▶ **WRITTEN PROBLEM**
Gather the lines that hold the string "picture".

[Structured object records]
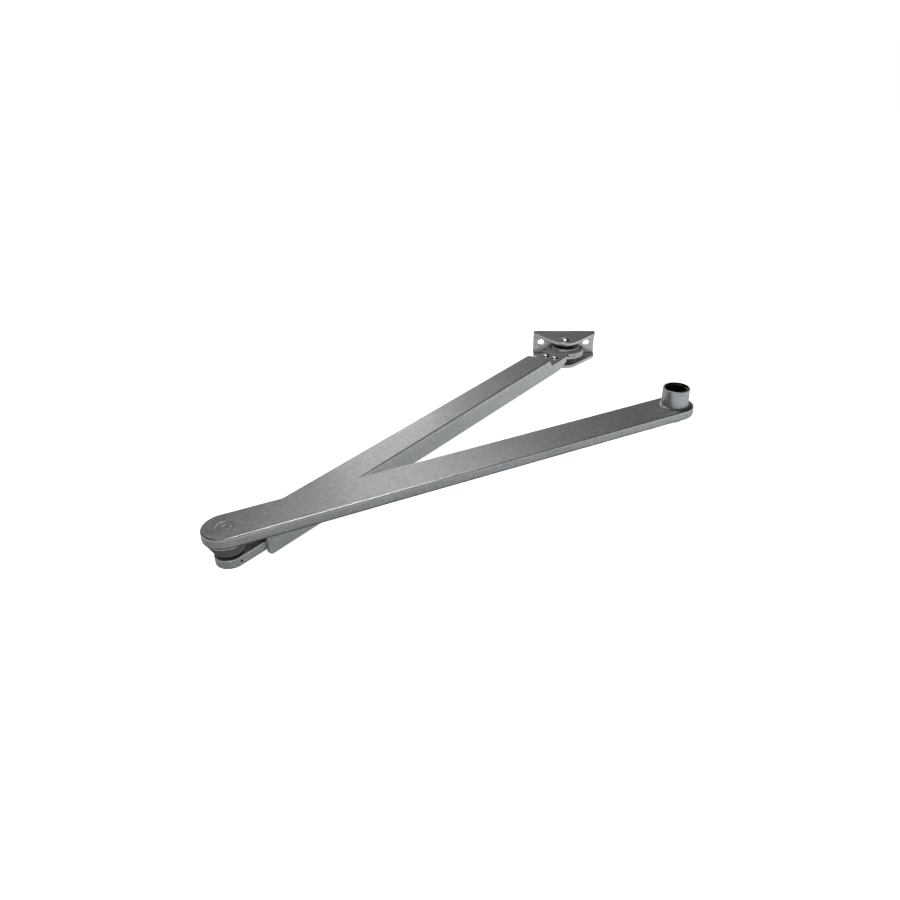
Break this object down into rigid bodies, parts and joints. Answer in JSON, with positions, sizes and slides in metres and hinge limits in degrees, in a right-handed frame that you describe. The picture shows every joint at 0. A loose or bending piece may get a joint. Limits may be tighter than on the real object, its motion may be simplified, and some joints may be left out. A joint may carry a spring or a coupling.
{
  "type": "door closer arm",
  "caption": "Double lever door closer arm: flat main arm with spindle hub, length-adjusting channel forearm, and bent plate shoe that screws to the frame.",
  "frame": {"origin": "on the spindle axis, in the plane of the hub's rim, where the closer's spindle enters the hub", "axes": "+Z along the spindle axis out of the hub's rim; +Y out of the back of the shoe's plate, into the door frame; X along the shoe's plate. The arm lies level at rest, elbow towards -X"},
  "size_m": [0.285, 0.3361, 0.0457],
  "materials": {
    "silver_paint": "fine metallic silver paint, satin",
    "yellow_zinc": "yellow zinc plating, unpainted",
    "zinc_steel": "clear zinc plating",
    "dark_steel": "black oxide, dull",
    "sintered_bronze": "porous bronze, oiled",
    "plated_steel": "satin plated steel"
  },
  "bodies": {
    "main_arm": {"main_arm": "silver_paint", "spindle_socket": "yellow_zinc", "arm_screw": "zinc_steel", "arm_screw_washer": "zinc_steel", "elbow_stud": "silver_paint", "elbow_spacer": "silver_paint", "elbow_thrust_washer": "dark_steel", "elbow_tail_washer": "zinc_steel"},
    "slide": {"forearm_slide": "silver_paint", "elbow_bushing": "sintered_bronze"},
    "forearm": {"forearm_channel": "silver_paint", "nut_plate": "yellow_zinc", "clamp_screw_1": "zinc_steel", "clamp_screw_2": "zinc_steel", "clamp_washer_1": "zinc_steel", "clamp_washer_2": "zinc_steel", "eye_doubler": "silver_paint", "eye_rivet_1": "silver_paint", "eye_rivet_2": "silver_paint", "shoe_bushing": "plated_steel", "shoe_washer": "silver_paint"},
    "shoe": {"shoe_bracket": "silver_paint", "shoe_pin": "silver_paint", "shoe_thrust_ring": "dark_steel", "shoe_lower_spacer": "dark_steel"}
  },
  "joints": [
    {"name": "elbow_pivot", "type": "hinge", "parent": "main_arm", "child": "slide", "pos_m": [-0.25962, -0.15232, -0.0315], "axis": [0, 0, 1], "range_deg": [-21, 139]},
    {"name": "length_adjust", "type": "slide", "parent": "slide", "child": "forearm", "axis": [0.5519, 0.8339, 0], "range_m": [-0.007, 0.05]},
    {"name": "shoe_pivot", "type": "hinge", "parent": "forearm", "child": "shoe", "pos_m": [-0.06246, 0.14555, -0.032], "axis": [0, 0, 1], "range_deg": [-120, 55]}
  ]
}
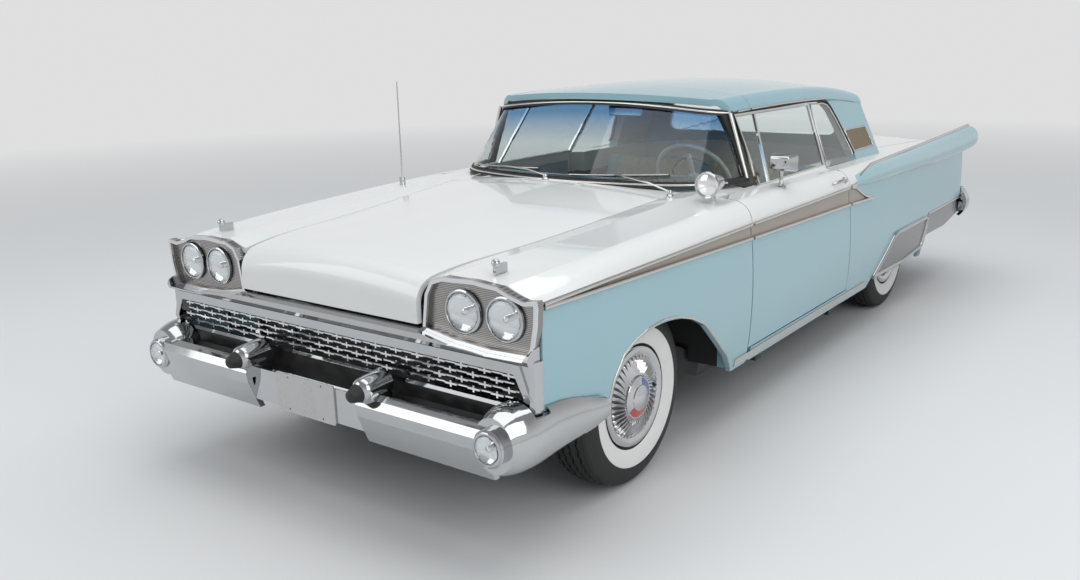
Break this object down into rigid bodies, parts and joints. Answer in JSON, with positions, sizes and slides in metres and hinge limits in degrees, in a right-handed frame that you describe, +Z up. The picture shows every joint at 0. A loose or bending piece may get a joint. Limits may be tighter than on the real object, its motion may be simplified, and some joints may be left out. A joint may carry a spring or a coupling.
{
  "type": "classic two-door car",
  "caption": "Full-size late-1950s style two-door hardtop car with opening doors, hood and deck lid, steered front wheels and a complete cabin.",
  "frame": {"origin": "on the ground under the middle of the overall length and width", "axes": "+Y towards the tail, +X towards the left (driver) side, +Z up"},
  "size_m": [1.9506, 5.2845, 1.48],
  "materials": {
    "white paint": "gloss paint",
    "blue paint": "gloss paint",
    "clear glass": "polished",
    "lamp glass": "polished",
    "red lens": "glossy",
    "chrome plate": "mirror bright",
    "bright metal": "brushed",
    "screen rubber": "matt",
    "black steel": "black paint",
    "grey iron": "satin",
    "plain steel": "satin",
    "wheel steel": "polished cover",
    "tyre rubber": "matt",
    "seat cloth": "woven",
    "wheel plastic": "glossy"
  },
  "bodies": {
    "body": {"aerial": "chrome plate", "body_shell": "white paint", "bumper_tips": "screen rubber", "dashboard": "blue paint", "drive_shaft": "black steel", "engine": "grey iron", "exhaust": "plain steel", "fender_left": "white paint", "fender_ornaments": "chrome plate", "fender_right": "white paint", "floor": "black steel", "frame": "black steel", "front_bumper": "chrome plate", "front_seat_back": "seat cloth", "front_seat_cushion": "seat cloth", "front_suspension": "black steel", "front_valance": "black steel", "fuel_tank": "plain steel", "gravel_shields": "bright metal", "grille_insert": "chrome plate", "grille_surround": "chrome plate", "headlamp_bezels": "chrome plate", "headlamps": "lamp glass", "number_plate": "chrome plate", "quarter_glass": "clear glass", "radiator": "black steel", "rear_axle": "black steel", "rear_bumper": "chrome plate", "rear_seat_back": "seat cloth", "rear_seat_cushion": "seat cloth", "rear_window": "clear glass", "reversing_lamps": "chrome plate", "roof": "blue paint", "roof_flap": "blue paint", "sill_mouldings": "bright metal", "spot_lamp": "chrome plate", "steering_column": "black steel", "tail_lamps": "red lens", "wheel_skirts": "bright metal", "windshield": "clear glass", "windshield_frame": "screen rubber"},
    "hood": {"hood": "white paint"},
    "deck_lid": {"deck_lid": "white paint"},
    "door_left": {"door_left": "white paint", "door_glass_left": "clear glass", "door_mirror": "chrome plate"},
    "door_right": {"door_right": "white paint", "door_glass_right": "clear glass"},
    "knuckle_left": {"knuckle_left": "black steel"},
    "knuckle_right": {"knuckle_right": "black steel"},
    "wheel_front_left": {"wheel_front_left": "wheel steel", "tyre_front_left": "tyre rubber"},
    "wheel_front_right": {"wheel_front_right": "wheel steel", "tyre_front_right": "tyre rubber"},
    "wheel_rear_left": {"wheel_rear_left": "wheel steel", "tyre_rear_left": "tyre rubber"},
    "wheel_rear_right": {"wheel_rear_right": "wheel steel", "tyre_rear_right": "tyre rubber"},
    "steering_wheel": {"steering_wheel": "wheel plastic"}
  },
  "joints": [
    {"name": "hood_hinge", "type": "hinge", "parent": "body", "child": "hood", "pos_m": [0, -1.048, 1.019], "axis": [-1, 0, 0], "range_deg": [0, 50]},
    {"name": "deck_lid_hinge", "type": "hinge", "parent": "body", "child": "deck_lid", "pos_m": [0, 2.402, 0.929], "axis": [-1, 0, 0], "range_deg": [0, 80]},
    {"name": "door_left_hinge", "type": "hinge", "parent": "body", "child": "door_left", "pos_m": [0.924, -0.83, 0.68], "axis": [0, 0, -1], "range_deg": [0, 65]},
    {"name": "door_right_hinge", "type": "hinge", "parent": "body", "child": "door_right", "pos_m": [-0.924, -0.83, 0.68], "axis": [0, 0, 1], "range_deg": [0, 65]},
    {"name": "steer_left", "type": "hinge", "parent": "body", "child": "knuckle_left", "pos_m": [0.6545, -1.69, 0.352], "axis": [0, 0, 1], "range_deg": [-30, 30]},
    {"name": "steer_right", "type": "hinge", "parent": "body", "child": "knuckle_right", "pos_m": [-0.6545, -1.69, 0.352], "axis": [0, 0, 1], "range_deg": [-30, 30]},
    {"name": "steering_wheel_turn", "type": "hinge", "parent": "body", "child": "steering_wheel", "pos_m": [0.39, -0.424, 0.976], "axis": [0, 0.8829, 0.4695], "range_deg": [-600, 600]},
    {"name": "wheel_front_left_spin", "type": "hinge", "parent": "knuckle_left", "child": "wheel_front_left", "pos_m": [0.7495, -1.69, 0.352], "axis": [1, 0, 0], "continuous": true},
    {"name": "wheel_front_right_spin", "type": "hinge", "parent": "knuckle_right", "child": "wheel_front_right", "pos_m": [-0.7495, -1.69, 0.352], "axis": [1, 0, 0], "continuous": true},
    {"name": "wheel_rear_left_spin", "type": "hinge", "parent": "body", "child": "wheel_rear_left", "pos_m": [0.7165, 1.307, 0.352], "axis": [1, 0, 0], "continuous": true},
    {"name": "wheel_rear_right_spin", "type": "hinge", "parent": "body", "child": "wheel_rear_right", "pos_m": [-0.7165, 1.307, 0.352], "axis": [1, 0, 0], "continuous": true}
  ],
  "couplings": [
    {"joint": "steer_right", "follows": "steer_left", "ratio": 1},
    {"joint": "steering_wheel_turn", "follows": "steer_left", "ratio": 20}
  ]
}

▶ **WORKED SOLUTION**
Break this object down into rigid bodies, parts and joints. Answer in JSON, with positions, sizes and slides in metres and hinge limits in degrees, in a right-handed frame that you describe. The picture shows every joint at 0. A loose or bending piece may get a joint. Limits may be tighter than on the real object, its motion may be simplified, and some joints may be left out. A joint may carry a spring or a coupling.
Break this object down into rigid bodies, parts and joints. Answer in JSON, with positions, sizes and slides in metres and hinge limits in degrees, in a right-handed frame that you describe, +Z up. The picture shows every joint at 0. A loose or bending piece may get a joint. Limits may be tighter than on the real object, its motion may be simplified, and some joints may be left out. A joint may carry a spring or a coupling.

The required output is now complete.